The rise of the software-defined vehicle (SDV) is transforming the automotive industry. Where mechanical engineering once reigned supreme, the future belongs to software. Code defines functionality and evolves with the vehicle, and the owner can enjoy new experiences long after their car has left the factory.
The high-performance computing platforms found in modern vehicles are responsible for everything from adaptive cruise control and battery management to in-vehicle infotainment and over-the-air updates. Increasingly, this intelligence is implemented through software rather than hardware, giving rise to the concept of the SDV.
This transformation introduces an entirely new set of development challenges. SDVs rely on vast quantities of software, created by teams of hundreds or more developers who are spread around the world, working on hardware that might yet not even exist in physical form. Meanwhile, traditional development environments rooted in physical tools and localized resources are becoming increasingly outdated.
Cloud-based development environments are not just a practical response to globally distributed teams; they are a necessity for the scale, speed, and synchronization required to make SDVs a reality.

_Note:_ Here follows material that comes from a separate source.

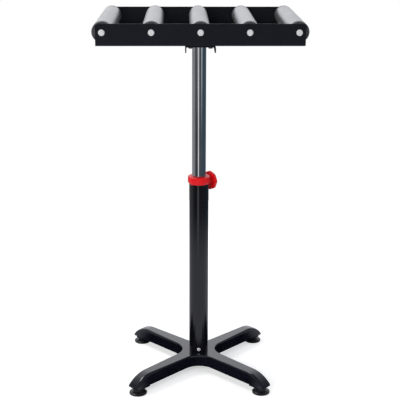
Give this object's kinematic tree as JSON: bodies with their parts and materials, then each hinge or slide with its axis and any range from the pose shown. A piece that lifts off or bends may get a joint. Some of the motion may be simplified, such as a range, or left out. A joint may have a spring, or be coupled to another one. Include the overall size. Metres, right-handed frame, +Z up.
{
  "type": "roller stand",
  "caption": "Free-standing work support: parallel free-turning rollers between two rails, on a height-adjustable column with a clamp knob and a four-legged base on levelling feet.",
  "frame": {"origin": "on the floor under the column's axis, which is also the centre of the overall box's bottom", "axes": "+Z up the column, X along the rails, Y along the rollers, with the column screw facing -Y and the clamp knob at 45 degrees between +X and +Y"},
  "size_m": [0.465, 0.3674, 0.8842],
  "materials": {
    "casting_paint": "glossy black paint on cast iron",
    "tube_paint": "glossy black paint",
    "rail_paint": "fine satin black powder coat",
    "bright_tube": "bright plated, lengthwise drawn",
    "roller_steel": "satin zinc plated",
    "cap_plastic": "moulded dark grey",
    "zinc_plate": "bright zinc plated",
    "bearing_steel": "ground steel",
    "red_plastic": "glossy moulded red",
    "bush_plastic": "moulded black",
    "foot_plastic": "moulded black"
  },
  "bodies": {
    "base": {"base_casting": "casting_paint", "lower_tube": "tube_paint", "column_screw": "zinc_plate", "clamp_collar": "red_plastic"},
    "foot_front_left": {"foot_front_left": "foot_plastic"},
    "foot_front_right": {"foot_front_right": "foot_plastic"},
    "foot_rear_left": {"foot_rear_left": "foot_plastic"},
    "foot_rear_right": {"foot_rear_right": "foot_plastic"},
    "clamp_stud": {"clamp_stud": "zinc_plate"},
    "clamp_knob": {"clamp_knob": "red_plastic"},
    "guide": {"slide_bush": "bush_plastic"},
    "mast": {"upper_tube": "bright_tube", "table_bracket": "rail_paint", "bracket_bolt_front_left": "zinc_plate", "bracket_bolt_front_right": "zinc_plate", "bracket_bolt_rear_left": "zinc_plate", "bracket_bolt_rear_right": "zinc_plate", "front_rail": "rail_paint", "rear_rail": "rail_paint", "roller_1_axle": "bearing_steel", "roller_1_screw_front": "zinc_plate", "roller_1_screw_rear": "zinc_plate", "roller_2_axle": "bearing_steel", "roller_2_screw_front": "zinc_plate", "roller_2_screw_rear": "zinc_plate", "roller_3_axle": "bearing_steel", "roller_3_screw_front": "zinc_plate", "roller_3_screw_rear": "zinc_plate", "roller_4_axle": "bearing_steel", "roller_4_screw_front": "zinc_plate", "roller_4_screw_rear": "zinc_plate", "roller_5_axle": "bearing_steel", "roller_5_screw_front": "zinc_plate", "roller_5_screw_rear": "zinc_plate"},
    "roller_1": {"roller_1_tube": "roller_steel", "roller_1_cap_front": "cap_plastic", "roller_1_cap_rear": "cap_plastic", "roller_1_bearing_front": "bearing_steel", "roller_1_bearing_rear": "bearing_steel"},
    "roller_2": {"roller_2_tube": "roller_steel", "roller_2_cap_front": "cap_plastic", "roller_2_cap_rear": "cap_plastic", "roller_2_bearing_front": "bearing_steel", "roller_2_bearing_rear": "bearing_steel"},
    "roller_3": {"roller_3_tube": "roller_steel", "roller_3_cap_front": "cap_plastic", "roller_3_cap_rear": "cap_plastic", "roller_3_bearing_front": "bearing_steel", "roller_3_bearing_rear": "bearing_steel"},
    "roller_4": {"roller_4_tube": "roller_steel", "roller_4_cap_front": "cap_plastic", "roller_4_cap_rear": "cap_plastic", "roller_4_bearing_front": "bearing_steel", "roller_4_bearing_rear": "bearing_steel"},
    "roller_5": {"roller_5_tube": "roller_steel", "roller_5_cap_front": "cap_plastic", "roller_5_cap_rear": "cap_plastic", "roller_5_bearing_front": "bearing_steel", "roller_5_bearing_rear": "bearing_steel"}
  },
  "joints": [
    {"name": "foot_front_left_height", "type": "slide", "parent": "base", "child": "foot_front_left", "axis": [0, 0, -1], "range_m": [0, 0.008]},
    {"name": "foot_front_right_height", "type": "slide", "parent": "base", "child": "foot_front_right", "axis": [0, 0, -1], "range_m": [0, 0.008]},
    {"name": "foot_rear_left_height", "type": "slide", "parent": "base", "child": "foot_rear_left", "axis": [0, 0, -1], "range_m": [0, 0.008]},
    {"name": "foot_rear_right_height", "type": "slide", "parent": "base", "child": "foot_rear_right", "axis": [0, 0, -1], "range_m": [0, 0.008]},
    {"name": "column_height", "type": "slide", "parent": "base", "child": "guide", "axis": [0, 0, 1], "range_m": [-0.3, 0.04]},
    {"name": "table_swivel", "type": "hinge", "parent": "guide", "child": "mast", "pos_m": [0, 0, 0.6], "axis": [0, 0, 1], "continuous": true},
    {"name": "clamp_stud_feed", "type": "slide", "parent": "base", "child": "clamp_stud", "axis": [0.7071, 0.7071, 0], "range_m": [0, 0.00226]},
    {"name": "clamp_knob_turn", "type": "hinge", "parent": "clamp_stud", "child": "clamp_knob", "pos_m": [0.02121, 0.02121, 0.4804], "axis": [0.7071, 0.7071, 0], "range_deg": [0, 540]},
    {"name": "roller_1_turn", "type": "hinge", "parent": "mast", "child": "roller_1", "pos_m": [-0.21, 0, 0.8617], "axis": [0, 1, 0], "continuous": true},
    {"name": "roller_2_turn", "type": "hinge", "parent": "mast", "child": "roller_2", "pos_m": [-0.105, 0, 0.8617], "axis": [0, 1, 0], "continuous": true},
    {"name": "roller_3_turn", "type": "hinge", "parent": "mast", "child": "roller_3", "pos_m": [0, 0, 0.8617], "axis": [0, 1, 0], "continuous": true},
    {"name": "roller_4_turn", "type": "hinge", "parent": "mast", "child": "roller_4", "pos_m": [0.105, 0, 0.8617], "axis": [0, 1, 0], "continuous": true},
    {"name": "roller_5_turn", "type": "hinge", "parent": "mast", "child": "roller_5", "pos_m": [0.21, 0, 0.8617], "axis": [0, 1, 0], "continuous": true}
  ],
  "couplings": [
    {"joint": "clamp_stud_feed", "follows": "clamp_knob_turn", "m_per_rad": 0.00023873}
  ]
}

Introducing continuous improvement
What sets SDVs apart is the expectation that they will continue to evolve over time. Just like a smartphone, they will receive regular software updates that enhance performance, introduce new features, and improve safety. This creates a virtuous cycle: Vehicles generate data, which informs better code, which improves the vehicle—and the process repeats.
To support this continuous development model, automotive manufacturers and suppliers must rapidly produce, test, and deploy high-quality code at scale. For that reason, the cloud is essential.
Today’s automotive software development teams often consist of thousands of engineers, many located in different countries and time zones. These teams work on complex codebases that span everything from core operating systems to specialized applications such as radar signal processing or AI-based driver assistance.
It’s no longer realistic or efficient for each developer to maintain their own local environment. Inconsistencies in toolchains, mismatches in configurations, and hardware access limitations all add friction to the development process.
By centralizing development environments in the cloud, every engineer has access to the same set of tools, libraries, and documentation—tailored to their specific role. Virtual machines can be preloaded with everything required to begin productive work immediately. Onboarding becomes seamless and critical time isn’t lost to configuration, troubleshooting, or waiting for access to physical boards.
Modern software practices such as continuous integration and continuous deployment (CI/CD) are also essential for SDV development. Cloud infrastructure enables true end-to-end CI/CD pipelines that incorporate testing, validation, and deployment in a centralized system.
This ensures every code change is immediately tested, integrated, and reviewed in context—dramatically improving collaboration and reducing the time to market. It also supports compliance and traceability, which are critical in regulated automotive environments.
Overcoming the challenges of distributed working
One of the key challenges for distributed teams working on embedded systems is limited access to physical hardware for testing. In traditional environments, developers rely on scarce test kits or prototype vehicles. In a cloud environment, virtualization fills this gap.
Using cloud-based tools such as Synopsys Virtualizer Studio, developers can simulate electronic control units and other components. These virtual prototypes behave like the physical hardware they represent, enabling software development to begin long before silicon is available. (Note: Virtual prototypes described in this document are functionally correct, which means a software binary compiled with target device tools will execute on the virtual prototype and on physical hardware. The virtual prototype is not cycle-accurate.)
Even when physical testing is required, cloud infrastructure can bridge the gap. OEMs and suppliers are building board farms—shared physical hardware connected to the cloud—that can be accessed remotely. Developers from around the world can deploy their code to real hardware and observe its behavior in near-real time, as if they were in the lab themselves.
The diversity of developer roles is one possible concern with standardized environments. An engineer working on machine-learning models for driver behavior prediction doesn’t need the same tools as someone focused on battery management, for example. Sales engineers and analysts may also need access to specialized visualization or documentation tools.
This is where cloud environments continue to shine. Using persona-based access control, developers are given the tools and data they need to do their jobs—nothing more, nothing less. This maintains consistency and security while supporting the diverse needs of the SDV ecosystem.
Benefitting from strategic advantages
Automotive companies didn’t turn to the cloud solely out of necessity; they were also tempted by strategic advantages. Virtual development environments have proved to be more secure, more scalable, and more agile than legacy systems. They make onboarding faster, reduce costs, and enable developers to be productive from Day 1.
More importantly, they enable SDV development to proceed at the pace the industry demands. As vehicles evolve from static machines to dynamic, upgradeable platforms, the tools used to build them must evolve, too. The cloud is not just helpful for SDVs; it’s essential.